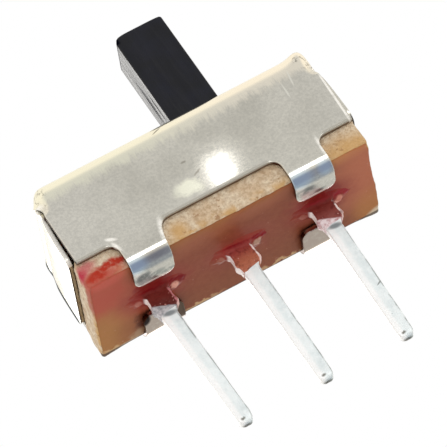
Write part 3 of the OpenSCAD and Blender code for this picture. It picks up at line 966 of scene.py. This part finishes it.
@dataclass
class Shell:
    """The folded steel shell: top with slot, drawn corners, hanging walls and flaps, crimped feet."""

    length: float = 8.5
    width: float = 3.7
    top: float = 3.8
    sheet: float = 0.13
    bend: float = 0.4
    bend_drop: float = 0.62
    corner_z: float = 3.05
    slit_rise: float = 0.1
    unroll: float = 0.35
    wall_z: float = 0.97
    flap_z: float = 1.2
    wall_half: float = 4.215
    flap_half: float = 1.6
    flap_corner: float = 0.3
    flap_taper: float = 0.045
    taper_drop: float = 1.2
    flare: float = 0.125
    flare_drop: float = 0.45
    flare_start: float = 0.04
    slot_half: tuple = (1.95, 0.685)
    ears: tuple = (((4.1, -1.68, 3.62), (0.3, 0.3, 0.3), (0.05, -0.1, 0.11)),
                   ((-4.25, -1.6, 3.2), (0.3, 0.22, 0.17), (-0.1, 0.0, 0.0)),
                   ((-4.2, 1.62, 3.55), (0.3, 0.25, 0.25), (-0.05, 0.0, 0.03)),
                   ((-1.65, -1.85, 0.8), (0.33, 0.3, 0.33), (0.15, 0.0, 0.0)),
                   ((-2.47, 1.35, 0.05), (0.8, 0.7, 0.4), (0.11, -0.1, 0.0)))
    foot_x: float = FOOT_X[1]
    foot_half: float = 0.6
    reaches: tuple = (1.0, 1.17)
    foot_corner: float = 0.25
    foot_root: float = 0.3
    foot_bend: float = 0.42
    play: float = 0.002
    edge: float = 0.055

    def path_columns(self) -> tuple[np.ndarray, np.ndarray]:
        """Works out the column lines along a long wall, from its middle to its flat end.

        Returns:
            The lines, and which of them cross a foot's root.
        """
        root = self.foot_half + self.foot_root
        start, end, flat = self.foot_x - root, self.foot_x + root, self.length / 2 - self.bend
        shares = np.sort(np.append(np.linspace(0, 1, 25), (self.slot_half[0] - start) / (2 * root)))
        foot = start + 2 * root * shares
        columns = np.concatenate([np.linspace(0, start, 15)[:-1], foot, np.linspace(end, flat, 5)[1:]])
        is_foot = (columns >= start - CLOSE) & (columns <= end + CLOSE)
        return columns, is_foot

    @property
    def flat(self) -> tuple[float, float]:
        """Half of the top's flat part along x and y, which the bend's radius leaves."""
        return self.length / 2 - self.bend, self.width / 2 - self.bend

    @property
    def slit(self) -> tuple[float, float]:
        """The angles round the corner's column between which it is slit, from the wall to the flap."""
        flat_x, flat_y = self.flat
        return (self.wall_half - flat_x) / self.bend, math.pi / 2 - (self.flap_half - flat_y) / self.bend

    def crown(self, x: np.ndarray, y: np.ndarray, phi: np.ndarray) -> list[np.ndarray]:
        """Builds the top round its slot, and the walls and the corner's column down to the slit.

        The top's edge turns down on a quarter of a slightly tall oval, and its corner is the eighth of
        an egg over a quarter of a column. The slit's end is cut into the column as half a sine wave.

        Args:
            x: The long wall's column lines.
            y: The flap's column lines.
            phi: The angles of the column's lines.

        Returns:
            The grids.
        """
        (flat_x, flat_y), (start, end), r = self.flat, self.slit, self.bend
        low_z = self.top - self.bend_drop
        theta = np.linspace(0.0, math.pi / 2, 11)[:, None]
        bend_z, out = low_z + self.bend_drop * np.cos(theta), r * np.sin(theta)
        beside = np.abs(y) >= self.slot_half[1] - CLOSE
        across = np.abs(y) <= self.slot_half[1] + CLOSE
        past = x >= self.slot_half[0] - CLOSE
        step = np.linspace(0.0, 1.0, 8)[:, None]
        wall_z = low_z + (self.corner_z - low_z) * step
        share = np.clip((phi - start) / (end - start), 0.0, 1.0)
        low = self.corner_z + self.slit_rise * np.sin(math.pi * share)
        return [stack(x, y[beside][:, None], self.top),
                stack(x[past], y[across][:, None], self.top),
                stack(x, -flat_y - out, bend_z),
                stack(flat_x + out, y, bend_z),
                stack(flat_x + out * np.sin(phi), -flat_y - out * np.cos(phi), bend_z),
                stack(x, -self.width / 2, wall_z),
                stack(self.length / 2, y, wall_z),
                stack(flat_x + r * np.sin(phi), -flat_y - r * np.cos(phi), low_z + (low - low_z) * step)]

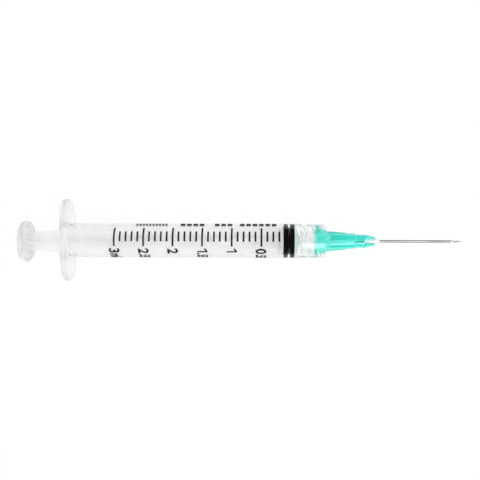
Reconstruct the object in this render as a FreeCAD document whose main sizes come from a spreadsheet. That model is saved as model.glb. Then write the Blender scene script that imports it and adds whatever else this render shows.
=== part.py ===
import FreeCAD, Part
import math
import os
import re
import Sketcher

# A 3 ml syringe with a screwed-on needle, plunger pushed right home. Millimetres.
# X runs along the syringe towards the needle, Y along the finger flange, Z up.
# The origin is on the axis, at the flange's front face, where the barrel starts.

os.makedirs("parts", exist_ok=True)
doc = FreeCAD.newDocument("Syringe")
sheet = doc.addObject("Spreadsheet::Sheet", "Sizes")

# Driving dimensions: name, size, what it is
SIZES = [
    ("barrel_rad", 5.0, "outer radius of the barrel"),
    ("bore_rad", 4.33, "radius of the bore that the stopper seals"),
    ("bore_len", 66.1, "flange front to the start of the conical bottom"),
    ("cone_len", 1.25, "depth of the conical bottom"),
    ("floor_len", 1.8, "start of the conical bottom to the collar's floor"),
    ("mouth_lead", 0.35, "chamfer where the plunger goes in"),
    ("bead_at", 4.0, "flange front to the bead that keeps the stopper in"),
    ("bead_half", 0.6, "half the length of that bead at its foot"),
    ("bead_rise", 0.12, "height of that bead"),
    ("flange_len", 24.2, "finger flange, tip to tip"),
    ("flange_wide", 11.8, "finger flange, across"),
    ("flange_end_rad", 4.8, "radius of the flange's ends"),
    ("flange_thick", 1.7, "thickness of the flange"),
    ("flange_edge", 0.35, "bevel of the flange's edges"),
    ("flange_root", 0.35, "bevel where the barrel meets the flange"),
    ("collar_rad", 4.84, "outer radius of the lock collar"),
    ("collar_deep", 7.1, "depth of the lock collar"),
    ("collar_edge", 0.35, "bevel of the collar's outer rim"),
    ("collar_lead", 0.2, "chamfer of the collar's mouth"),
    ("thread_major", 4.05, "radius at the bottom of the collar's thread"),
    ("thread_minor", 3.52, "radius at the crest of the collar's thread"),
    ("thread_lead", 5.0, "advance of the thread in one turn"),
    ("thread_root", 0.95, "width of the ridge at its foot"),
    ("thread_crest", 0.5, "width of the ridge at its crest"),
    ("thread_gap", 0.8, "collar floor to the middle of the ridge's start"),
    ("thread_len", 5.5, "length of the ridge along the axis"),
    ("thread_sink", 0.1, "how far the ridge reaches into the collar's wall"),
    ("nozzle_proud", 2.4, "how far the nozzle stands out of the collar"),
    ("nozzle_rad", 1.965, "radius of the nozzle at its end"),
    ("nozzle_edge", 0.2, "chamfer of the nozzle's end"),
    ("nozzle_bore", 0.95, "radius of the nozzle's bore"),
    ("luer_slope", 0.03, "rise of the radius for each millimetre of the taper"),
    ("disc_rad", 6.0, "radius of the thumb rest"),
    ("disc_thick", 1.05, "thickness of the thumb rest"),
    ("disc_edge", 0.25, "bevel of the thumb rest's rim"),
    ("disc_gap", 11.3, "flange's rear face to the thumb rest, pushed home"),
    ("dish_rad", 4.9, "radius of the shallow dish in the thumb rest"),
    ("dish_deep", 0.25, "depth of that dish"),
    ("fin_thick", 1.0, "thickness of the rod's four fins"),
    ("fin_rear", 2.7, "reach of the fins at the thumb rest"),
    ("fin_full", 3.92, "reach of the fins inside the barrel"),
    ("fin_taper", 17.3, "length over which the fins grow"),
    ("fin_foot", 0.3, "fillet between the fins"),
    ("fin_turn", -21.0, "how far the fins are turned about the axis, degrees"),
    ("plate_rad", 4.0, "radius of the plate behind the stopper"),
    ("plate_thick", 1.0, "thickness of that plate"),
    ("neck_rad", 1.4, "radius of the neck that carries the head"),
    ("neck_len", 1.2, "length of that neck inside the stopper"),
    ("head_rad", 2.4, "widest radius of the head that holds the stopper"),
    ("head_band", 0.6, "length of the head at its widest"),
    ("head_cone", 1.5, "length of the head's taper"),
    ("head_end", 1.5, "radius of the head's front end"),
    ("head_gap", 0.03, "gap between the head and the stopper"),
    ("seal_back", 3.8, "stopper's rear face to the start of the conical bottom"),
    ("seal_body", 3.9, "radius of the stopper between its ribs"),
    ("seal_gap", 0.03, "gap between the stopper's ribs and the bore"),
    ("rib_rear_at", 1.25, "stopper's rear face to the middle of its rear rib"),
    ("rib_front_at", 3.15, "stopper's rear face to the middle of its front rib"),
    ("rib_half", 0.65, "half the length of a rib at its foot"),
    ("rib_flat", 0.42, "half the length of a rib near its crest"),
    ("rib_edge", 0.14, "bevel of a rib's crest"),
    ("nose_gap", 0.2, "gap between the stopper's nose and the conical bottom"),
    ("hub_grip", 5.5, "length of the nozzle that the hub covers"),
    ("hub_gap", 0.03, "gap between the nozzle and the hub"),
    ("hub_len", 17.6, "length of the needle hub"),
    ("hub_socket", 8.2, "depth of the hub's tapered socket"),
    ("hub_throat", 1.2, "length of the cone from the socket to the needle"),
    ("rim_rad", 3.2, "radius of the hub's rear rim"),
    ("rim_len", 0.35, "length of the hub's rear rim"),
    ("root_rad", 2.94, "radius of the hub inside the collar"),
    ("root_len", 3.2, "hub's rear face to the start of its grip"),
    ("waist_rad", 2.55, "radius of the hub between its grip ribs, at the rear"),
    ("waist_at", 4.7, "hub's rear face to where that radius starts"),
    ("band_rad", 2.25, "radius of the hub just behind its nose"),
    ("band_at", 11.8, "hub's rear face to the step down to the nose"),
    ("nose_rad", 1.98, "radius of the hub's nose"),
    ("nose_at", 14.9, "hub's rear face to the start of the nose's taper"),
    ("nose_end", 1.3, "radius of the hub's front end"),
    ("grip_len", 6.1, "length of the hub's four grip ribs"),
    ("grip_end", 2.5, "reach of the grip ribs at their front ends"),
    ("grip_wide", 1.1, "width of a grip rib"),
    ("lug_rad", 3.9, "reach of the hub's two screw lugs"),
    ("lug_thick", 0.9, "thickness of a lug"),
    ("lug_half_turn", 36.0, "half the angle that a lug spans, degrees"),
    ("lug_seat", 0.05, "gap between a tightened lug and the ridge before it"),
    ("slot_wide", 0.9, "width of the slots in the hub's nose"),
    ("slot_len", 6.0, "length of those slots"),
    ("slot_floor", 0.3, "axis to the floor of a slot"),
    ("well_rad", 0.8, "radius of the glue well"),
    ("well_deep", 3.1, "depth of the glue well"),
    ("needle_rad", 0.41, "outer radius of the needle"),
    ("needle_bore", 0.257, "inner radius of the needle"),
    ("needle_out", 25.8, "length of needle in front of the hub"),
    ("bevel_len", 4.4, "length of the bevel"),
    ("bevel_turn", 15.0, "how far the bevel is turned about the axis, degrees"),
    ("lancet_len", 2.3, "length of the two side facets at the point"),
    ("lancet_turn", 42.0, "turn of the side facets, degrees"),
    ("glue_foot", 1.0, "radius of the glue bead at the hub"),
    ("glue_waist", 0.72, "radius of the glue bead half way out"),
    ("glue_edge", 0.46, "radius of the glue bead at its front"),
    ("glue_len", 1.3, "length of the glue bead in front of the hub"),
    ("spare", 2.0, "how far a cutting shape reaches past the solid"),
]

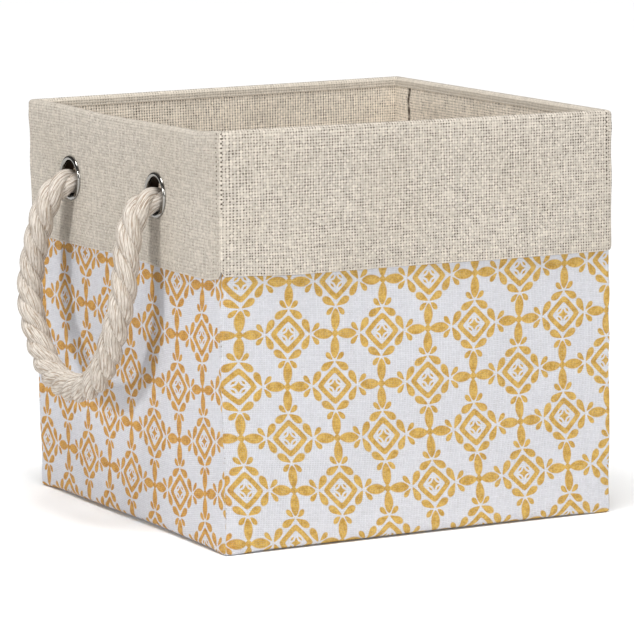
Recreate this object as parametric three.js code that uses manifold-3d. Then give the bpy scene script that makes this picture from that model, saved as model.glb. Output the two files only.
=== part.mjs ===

════════════════

:: Aim ::
Please reproduce exactly the lines from the first one of the records above through the line containing "steel shell: top", both included, and nothing else.

:: Answer for the task ::
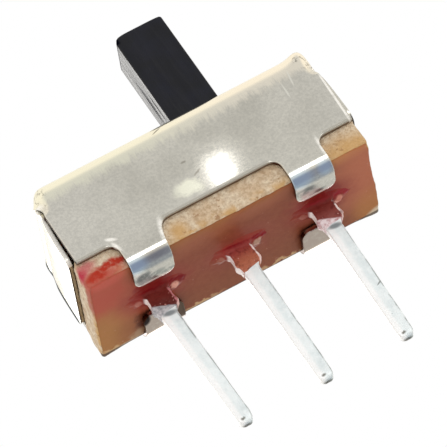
Write part 3 of the OpenSCAD and Blender code for this picture. It picks up at line 966 of scene.py. This part finishes it.
@dataclass
class Shell:
    """The folded steel shell: top with slot, drawn corners, hanging walls and flaps, crimped feet."""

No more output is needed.